I can't imagine what Sherice was thinking in those moments. She said a few times that she was scared. It was as if the memories of the first two births came to the forefront when she was in the midst of the third. Her eyes would well up, and then a contraction would hit and she would wipe away the tears to focus. It was unbelievable.
And then the baby was born. She entered the world and Andy cheered like it was a football game and then cried like it was the best day of his life. Sherice looked instantly relieved and in love all at once. I wept into my viewfinder and kept snapping, trying not to step on a nurse or be in the way. It was a cacophony of emotion ... I couldn't pinpoint which one was strongest: awe, love, joy, exhaustion, amazement. I just instantly knew the moment was being filed away as one of my favorites.
It was the most physical representation I've ever experienced of one of my strongest beliefs: suffering produces endurance, character, and hope. Sherice would have walked through any difficulty to have her baby girl. She would have given limbs if it was necessary. It makes me think that children just might be capable of changing the world if a mother loves her baby that fiercely from the start. If mothers are willing to fight from the very beginning, I think it starts them off on the right foot to fight for them through their whole life.
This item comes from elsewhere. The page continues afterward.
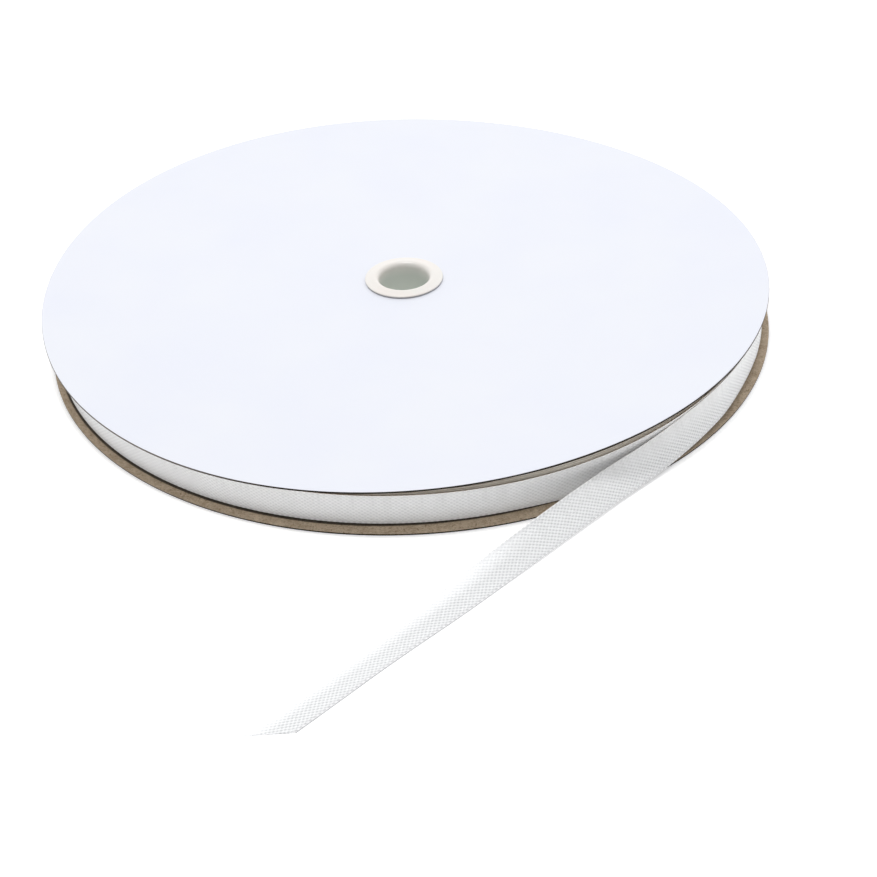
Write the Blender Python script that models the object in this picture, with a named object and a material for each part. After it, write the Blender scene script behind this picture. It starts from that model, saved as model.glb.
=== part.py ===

I could write for days about the miracle of life, the strength of women, or the unique connection between husband and wife that is singular to having children. But most of you have seen or experienced a birth, so I won't do that ...
Eden Grace, I know you didn't have a choice, but thank you for letting me be part of your birthday. It's only been a week and you've already taught me so much. I hope these photos will demonstrate to you the incredible amount of love that surrounded your first moments in the world. You have some of the best people as your people. I pray that you would love them as fiercely as they love you (and that you'll skip the angsty teenager phase where you hate your mother) and that the strength that brought you here would be instilled in you daily. I love you already!